Insgesamt gibt es fünf Plätze in der Tagesklinik. Diese werden immer zeitversetzt verteilt. „So können die Neuen etwas von denen lernen, die schon länger da sind“, erklärt Eder. Außerdem wird auch mit gemeinsamen Spielen und Co. therapiert. Dabei achtet die Ärztin darauf, dass Patienten mit unterschiedlichen Stärken zusammenarbeiten. So können sie voneinander profitieren. Wichtig dabei: Es gibt kein festes Schema, das bei jedem Betroffenen Erfolg verspricht. Was dem einen hilft, kann einem anderen vielleicht sogar schaden. Das hat auch Stefan Anzer bemerkt, als er mit dem in der Klinik Gelernten seiner Frau Birgit helfen wollte. Denn auch sie hat sich zur etwa selben Zeit mit dem Virus infiziert.

„Danach habe ich bemerkt, dass alles viel anstrengender war als vorher. Und meine Merkfähigkeit ist deutlich zurückgegangen“, erzählt Birgit Anzer. „Ich bin zum Beispiel vor dem Geldautomaten gestanden und habe meine PIN nicht mehr gewusst.“ Dabei hat sie auch die psychische Belastung bemerkt. Denn wenn alles plötzlich nicht mehr so geht, wie man möchte, kommt Frust auf. Doch von diesem Frust, den sie bei vielen Patienten bemerkt, lässt sich Eder nicht abschrecken. „Aufgeben ist keine Option“, sagt sie. „Man kann immer etwas machen. Immer.“

„Man muss ständig an
sich selbst arbeiten“

„Bei Frau Anzer hatte das Zwerchfell gar keine Aktivität mehr“, erzählt Eder. Es war komplett starr. Mit dem Training des Zwerchfells hat sich dann auch die Konzentrations- und Gedächtnisstörung schnell gebessert.
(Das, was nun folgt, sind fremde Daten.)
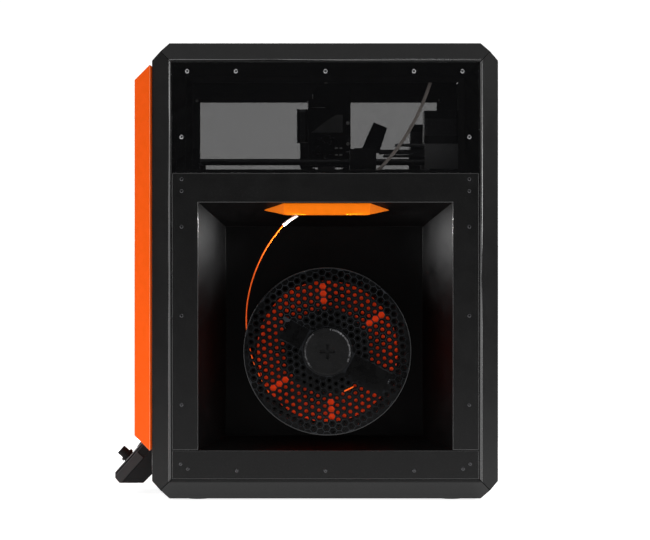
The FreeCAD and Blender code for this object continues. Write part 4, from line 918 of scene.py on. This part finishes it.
def motor(parts, place, axis, side=MOTOR_SIDE, height=MOTOR_H, bell=MOTOR_BELL):
    """Adds a stepper motor to three meshes, (end bells, steel stack, screws): its rear end stands on `place`
    and its mounting face looks along `axis`."""
    half, corner, way = side / 2, MOTOR_CORNER * side / MOTOR_SIDE, facing(place, axis)
    bells, stack, screws = parts

    def outline(inset):
        a, b = half - inset, half - corner - CORNER_SLANT * inset
        return [(a, -b), (a, b), (b, a), (-b, a), (-a, b), (-a, -b), (-b, -a), (b, -a)]

    spread = MOTOR_HOLES * side / MOTOR_SIDE
    corners = [(x, y) for x in (-spread, spread) for y in (-spread, spread)]
    holes = [polygon(MOTOR_HOLE_R, 20, 0, corner) for corner in corners]
    joined(bells, cut_sheet([outline(0)] + holes, bell, bell / 2), way)
    levels = [(height - bell, 0), (height - MOTOR_EDGE, 0), (height, MOTOR_EDGE)]
    joined(bells, stacked(bmesh.new(), levels, outline), way)
    count = round(height - 2 * bell)
    sheet = (height - 2 * bell) / count
    levels = [(bell + i * sheet + (rise if rise >= 0 else sheet + rise), inset)
              for i in range(count) for rise, inset in SHEET_STEPS]
    joined(stack, stacked(bmesh.new(), levels, outline), way)
    for x, y in corners:
        head = turned(bmesh.new(), SOCKET_HEAD, (0, 0, 0), -UP, 24)
        joined(screws, head, way @ Matrix.Translation((x, y, SOCKET_LEVEL)))


def motor_pieces(node, parts, names):
    for name, build, slot, look in zip(names, parts, ("motor_black", "motor_black", "screw_black"),
                                       (None, STACK_LOOK, None)):
        piece(name, build, BODY_OF[node], slot, [node], look)


def motors():
    parts = [bmesh.new() for _ in range(3)]
    for side in (-1, 1):
        motor(parts, (side * BELT_MOTOR_X, BELT_MOTOR_Y, BELT_MOTOR_FOOT + MOTOR_H), -UP)
    for x in SCREW_XS:
        motor(parts, (x, BED_Y, FLOOR_FACE - MOTOR_H), UP)
    motor_pieces("stepper_motors", parts, ("motor_bells", "motor_stacks", "motor_screws"))
    low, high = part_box("extruder_motor")
    middle = ((low + high) / 2 - ORIGIN) / MM
    side, thick = (high.x - low.x) / MM, (high.y - low.y) / MM
    parts = [bmesh.new() for _ in range(3)]
    motor(parts, (middle.x, middle.y - thick / 2, middle.z), BACK, side, thick, EXTRUDER_BELL)
    motor_pieces("extruder_motor", parts, ("extruder_bells", "extruder_stack", "extruder_screws"))


def lead_screws():
    """Four-start trapezoid threads."""
    def form(turn):
        return lambda angle: 1 - THREAD_DEPTH * (0.5 + 0.5 * cos(THREAD_STARTS * (angle - turn)))

    foot = FLOOR_FACE + 0.3
    length = THREAD_TOP - foot
    steps = round(length / THREAD_STEP)
    levels = [length * i / steps for i in range(steps + 1)]
    profile = [(along, THREAD_R, form(tau * along / THREAD_LEAD)) for along in levels]
    for node, x in zip(("left_lead_screw", "right_lead_screw"), SCREW_XS):
        stand_in(node + "_thread", turned(bmesh.new(), profile, (x, BED_Y, foot), UP, 24), node, crease=75)


def belt(low, length, place):
    """A toothed belt, lying level. `place` turns (distance along, distance through) into x, y."""
    edge = [(0, 0), (length, 0), (length, BELT_BACK_T)]
    for i in reversed(range(int(length / BELT_PITCH))):
        edge += [(i * BELT_PITCH + along, through) for along, through in BELT_TOOTH]
    edge.append((0, BELT_BACK_T))
    return cut_sheet([[place(u, v) for u, v in edge]], BELT_H, low + BELT_H / 2)


def belts():
    """Full lower runs, upper runs that reach from the motors to the gantry, and the two runs across it."""
    lower, across = bmesh.new(), bmesh.new()
    near, far = BELT_MOTOR_X - PULLEY_R - BELT_T, BELT_MOTOR_X + PULLEY_R + BELT_T
    for side, name in ((-1, "left"), (1, "right")):
        start, end = LOW_RUN
        joined(lower, belt(BELT_LOWER, end - start, lambda u, v: (side * (near + v), start + u)))
        start, end = HIGH_RUN
        upper = belt(BELT_UPPER, end - start, lambda u, v: (side * (far - v), start + u))
        run = shaped(name + "_upper_belt", upper)
        run.data.materials.append(LOOKS["belt_rubber"])
        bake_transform(run)
        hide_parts("drive_belts")
    stand_in("lower_belts", lower, "drive_belts")
    for y in CROSS_BELTS_Y:
        joined(across, belt(BELT_UPPER, 2 * CROSS_REACH, lambda u, v: (u - CROSS_REACH, y + v)))
    stand_in("cross_belts", across, "gantry_belts")


def pulleys():
    """Toothed wheels with two rims and a set-screw collar."""
    def teeth(angle):
        return 1 - TOOTH_DEPTH * (0.5 + 0.5 * cos(PULLEY_TEETH * angle))

    rim, tread, core, low = PULLEY_R + 1.0, PULLEY_R - 0.15, PULLEY_R - 1.6, BELT_LOWER - 2
    middle, high = BELT_UPPER - 2 - low, BELT_UPPER + BELT_H + 1.5 - low
    profile = [(0, core), (0, rim), (PULLEY_RIM_T, rim), (PULLEY_RIM_T, tread, teeth), (middle, tread, teeth),
               (middle, rim), (middle + PULLEY_RIM_T, rim), (middle + PULLEY_RIM_T, tread, teeth),
               (high - 1.4, tread, teeth), (high - 1.4, core), (high, core - 0.3)]
    for side, node in ((-1, "left_belt_pulley"), (1, "right_belt_pulley")):
        build = turned(bmesh.new(), profile, (side * BELT_MOTOR_X, BELT_MOTOR_Y, low), UP, 120)
        stand_in(node + "_toothed", build, node)


BLADES, BLADE_STEPS, BLADE_SAMPLES, BLADE_SWEEP, BLADE_T, BLADE_WIDTH = 7, 8, 6, 0.45, 0.8, 1.5
BLADE_CAMBER, BLADE_ROOT, HUB_EDGE = 1.35, 0.4, 0.6


def rotor(name, node, hub, tip, depth, pin, place, axis):
    """A fan's rotor: a bored hub and swept, cambered blades."""
    profile = [(0, pin), (0, hub - HUB_EDGE), (HUB_EDGE, hub), (depth - HUB_EDGE, hub),
               (depth, hub - HUB_EDGE), (depth, pin), (0, pin)]
    build = turned(bmesh.new(), profile, (0, 0, 0), UP, 56)
    shares = [k / BLADE_SAMPLES for k in range(BLADE_SAMPLES + 1)]
    for blade in range(BLADES):
        rings = []
        for i in range(BLADE_STEPS + 1):
            reach = hub - BLADE_ROOT + (tip - hub + BLADE_ROOT) * i / BLADE_STEPS
            start = tau * blade / BLADES + BLADE_SWEEP * i / BLADE_STEPS
            ring = []
            for side, t in [(1, t) for t in shares] + [(-1, t) for t in reversed(shares)]:
                angle = start + BLADE_WIDTH * pi / BLADES * t
                height = BLADE_T / 2 + (depth - BLADE_T) * (1 - t) ** BLADE_CAMBER + side * BLADE_T / 2
                ring.append(build.verts.new((reach * cos(angle), reach * sin(angle), height)))
            rings.append(ring)
        skinned(build, rings)
    ops.transform(build, matrix=facing(place, axis), verts=build.verts)
    stand_in(name, build, node, crease=40)


# ---- bed and head details ----

BED_X0, BED_X1, BED_HALF_Y, BED_TOP, BED_CORNER = -137.0, 113.0, 110.0, 330.0, 3.0
SHEET_T, HEATER_T, TAB_HALF, TAB_REACH, TAB_SLANT, TAB_HOLE_R = 1.0, 5.0, 35.0, 12.0, 4.0, 3.0
SEAL_RINGS, SEAL_T, SEAL_X = [(187.0, 398.0, 532.0), (160.5, 400.0, 506.6)], 0.6, HALF_W - 4.6
HEAD_WALL, HEAD_PLATE_T = HEAD_X + 25.0, 0.6
HEAD_PLATE = [(-13.7, 455.0), (26.5, 455.0), (26.5, 477.6), (18.6, 477.6), (7.9, 471.4)]
HEAD_SCREW = [(0, 2.2), (1.0, 2.2), (1.5, 1.6), (1.5, 1.0, hexagonal), (0.5, 1.0, hexagonal), (0.5, 0.1)]
HEAD_STUD = [(0, 1.6), (0.6, 1.6), (0.9, 1.2), (0.9, 0.1)]
HEAD_TURNED = [(HEAD_SCREW, -3.0, 33.2, 467.0, 24), (HEAD_SCREW, -3.0, 33.2, 440.6, 24),
               (HEAD_STUD, 0.0, -13.5, 414.2, 20), (HEAD_STUD, 0.0, 24.5, 414.2, 20)]
PIN_ROWS, PIN_COLUMNS, PIN_HALF = (426.4, 435.0), (18.4, 24.0), (2.0, 0.9)
INNER_DOME, INNER_SCREW_Y, INNER_SCREW_Z = [(0, 2.4), (0.5, 2.4), (1.1, 1.7), (1.4, 0.4)], 164.5, 509.0


def bed():
    """Heater plate, and the textured sheet on it with its pull tab."""
    y0, y1, middle = BED_Y - BED_HALF_Y, BED_Y + BED_HALF_Y, (BED_X0 + BED_X1) / 2
    build, c = bmesh.new(), BED_CORNER
    block(build, (BED_X0, y0, BED_TOP - SHEET_T - HEATER_T), (BED_X1, y1, BED_TOP - SHEET_T - 0.02))
    stand_in("bed_heater", build, "bed_plate", LOOKS["raw_aluminium"], edge=0.4)
    tab = [(middle + TAB_HALF, y0), (middle + TAB_HALF - TAB_SLANT, y0 - TAB_REACH),
           (middle - TAB_HALF + TAB_SLANT, y0 - TAB_REACH), (middle - TAB_HALF, y0)]
    edge = [(BED_X0, y0 + c), (BED_X0, y1 - c), (BED_X0 + c, y1), (BED_X1 - c, y1), (BED_X1, y1 - c),
            (BED_X1, y0 + c), (BED_X1 - c, y0)] + tab + [(BED_X0 + c, y0)]
    hole = polygon(TAB_HOLE_R, 28, 0, (middle, y0 - TAB_REACH / 2))
    stand_in("bed_sheet", cut_sheet([edge, hole], SHEET_T, BED_TOP - SHEET_T / 2), "bed_plate")


def head_details():
    """Side plate, plug, screws and small bright fittings on the right of the head. The side plate is lighter
    than the head's black as painted light; screws, studs and pins are near white, partly as painted
    highlights; the small block on the cover's front and the strip under the lever are painted highlights
    only.
    """
    wall = HEAD_WALL
    plate = joined(bmesh.new(), cut_sheet([HEAD_PLATE], HEAD_PLATE_T), on_right(wall + HEAD_PLATE_T / 2))
    # Side plate in the lighter painted light grey.
    piece("head_side_plate_painted_light", plate, "head", "black_plastic", look=SIDE_PLATE_LIGHT_LOOK)
    build = bmesh.new()
    for profile, x, y, z, segments in HEAD_TURNED:
        turned(build, profile, (wall + x, y, z), RIGHT, segments)
    # Painted highlight on the edge of the cover's sloped front.
    block(build, (wall, -12.2, 498.0), (wall + 0.3, -11.4, 504.0))
    piece("head_fittings", build, "head", "bright_steel", look=TINNED_AND_HIGHLIGHT_LOOK)
    plug, pins = bmesh.new(), bmesh.new()
    block(plug, (wall - 1.5, PIN_COLUMNS[0] - 3, PIN_ROWS[0] - 2.4),
          (wall + 0.9, PIN_COLUMNS[1] + 3, PIN_ROWS[1] + 2.4))
    half_y, half_z = PIN_HALF
    for y in PIN_COLUMNS:
        for z in PIN_ROWS:
            block(pins, (wall, y - half_y, z - half_z), (wall + 1.3, y + half_y, z + half_z))
    piece("head_plug", plug, "head", "black_plastic", edge=0.3)
    piece("head_plug_pins", pins, "head", "bright_steel", look=TINNED_AND_HIGHLIGHT_LOOK, edge=0.2)
    build = bmesh.new()
    # A painted highlight along the lever's lower edge.
    block(build, (wall + 0.6, -13.0, 486.6), (wall + 3.2, 3.5, 487.05))
    piece("lever_edge_painted_highlight", build, BODY_OF["extruder_lever"], "bright_steel", look=TINNED_AND_HIGHLIGHT_LOOK)


def inner_screws():
    """Small dome heads inside the machine at the upper corners of both side windows."""
    inner, build = SEAL_X - SEAL_T / 2, bmesh.new()
    for side in (-1, 1):
        for y in (-INNER_SCREW_Y, INNER_SCREW_Y):
            turned(build, INNER_DOME, (side * inner, y, INNER_SCREW_Z), -RIGHT * side, 24)
    piece("inner_screw_heads", build, "root", "bright_steel")


def window_seals():
    """Thin rubber sheets behind both window surrounds; they close the seams of the folded frame."""
    build = bmesh.new()
    rings = [[(-y, low), (y, low), (y, high), (-y, high)] for y, low, high in SEAL_RINGS]
    for side in (-1, 1):
        joined(build, cut_sheet(rings, SEAL_T), on_right(side * SEAL_X))
    piece("window_seals", build, "root", "belt_rubber")


# ---- the whole machine ----

PLAIN_NODES = """
    left_panels window_surrounds side_windows rear_panel base_pan chamber_floor front_plate inlet_cover
    filament_sensor spool_axle mainboard_case power_supply mains_inlet exhaust_fan lid_pane door_pane
    gantry_beam gantry_blocks head_carriage head_cover hot_end fan_duct harness_arm extruder_lever bed_frame
    encoder_stem power_rocker""".split()

studio()
floor_sheet()
for plain in PLAIN_NODES:
    rounded(plain, glints=plain != "window_surrounds")
rounded("guide_rods", look=ROD_LOOK)
brackets = rounded("motion_brackets")
# The rear brackets' right-facing faces get the lighter painted light.
brackets.data.materials.append(BRACKET_LIT_SIDE_LOOK)
for face in brackets.data.polygons:
    if face.normal.x > 0.9 and face.center.y > at(0, REAR_BRACKETS_FROM, 0).y:
        face.material_index = len(brackets.data.materials) - 1
rounded("corner_posts", 0.35, fold=2.2)
rounded("top_frame", 0.35, fold=1.2)
rounded("bottom_frame", 0.35, glints=False)
rounded("front_bezel", 0.8, fold=2.2, bends=RIM_FOLDS)
for broad in ("door_frame", "lid_frame"):
    rounded(broad, 0.8)
bay = rounded("spool_bay", 0.8, BAY_SHADE_LOOK, glints=False)
# Faces looking out of the bay, which form its back wall, take the darker painted shade.
bay.data.materials.append(BAY_BACK_SHADE_LOOK)
for face in bay.data.polygons:
    face.material_index = int(face.normal.x > 0.9)
rounded("right_panels", 0.7)
display()
fasteners()
feet()
reel()
winding()
reel_end()
cap()
hang_cords()
motors()
lead_screws()
belts()
pulleys()
rotor("exhaust_blades", "exhaust_rotor", 15.0, 36.2, 9.0, 1.6, (0, 196.5, 440.0), BACK)
rotor("head_fan_blades", "head_fan", 8.0, 16.7, 7.0, 1.1, (2.5, HEAD_Y, 434.0), RIGHT)
bed()
head_details()
inner_screws()
window_seals()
Was besonders für Stefan Anzer am Anfang allerdings schwer zu fassen war: Die Krankheit kommt von einen auf den anderen Tag, ist aber nicht genauso schnell wieder weg. Doch auch diese Geduld mit sich selbst und seinem Körper konnte er in der Tagesklinik lernen. „Man muss ständig an sich selbst arbeiten. Aber wenn man Erfolge bemerkt, dann macht man es auch gerne.“ Und ein paar Erfolge konnte Stefan Anzer auch schon feiern.

In seiner Freizeit ist er nämlich Sportschütze. Doch auch hier kamen ihm die Virus-Folgen in die Quere. „Dabei muss man den Ruhepuls relativ niedrig halten. Außerdem sind Armtraining, Konzentration, Atemtraining und auch mentales Training enorm wichtig“, erklärt er. Doch aufgrund der Erkrankung konnte er kein Muskel- und Konditionstraining betreiben. Und auch Puls und Atmung wurden zum Problem.

Wieder zurück
am Schießstand

Doch seit der Behandlung in der Tagesklinik ist Anzer wieder zurück am Schießstand – und hat sogar schon einen Titel geholt. „Was sind wir nochmal?“, fragt ihn Dr. Eder. „Bayerischer Herbstmeister“, sagt Anzer mit einem stolzen Lächeln. In Kürze findet die deutsche Meisterschaft im Pistolenschießen statt, wo er ebenfalls antreten wird. Im Gespräch merkt man deutlich, wie stolz Eder auf ihre Schützlinge ist. Man gewinnt den Eindruck, dass es nicht nur Patienten für sie sind. Mehr Freunde, denen sie den Weg zurück in ein positives Leben weist.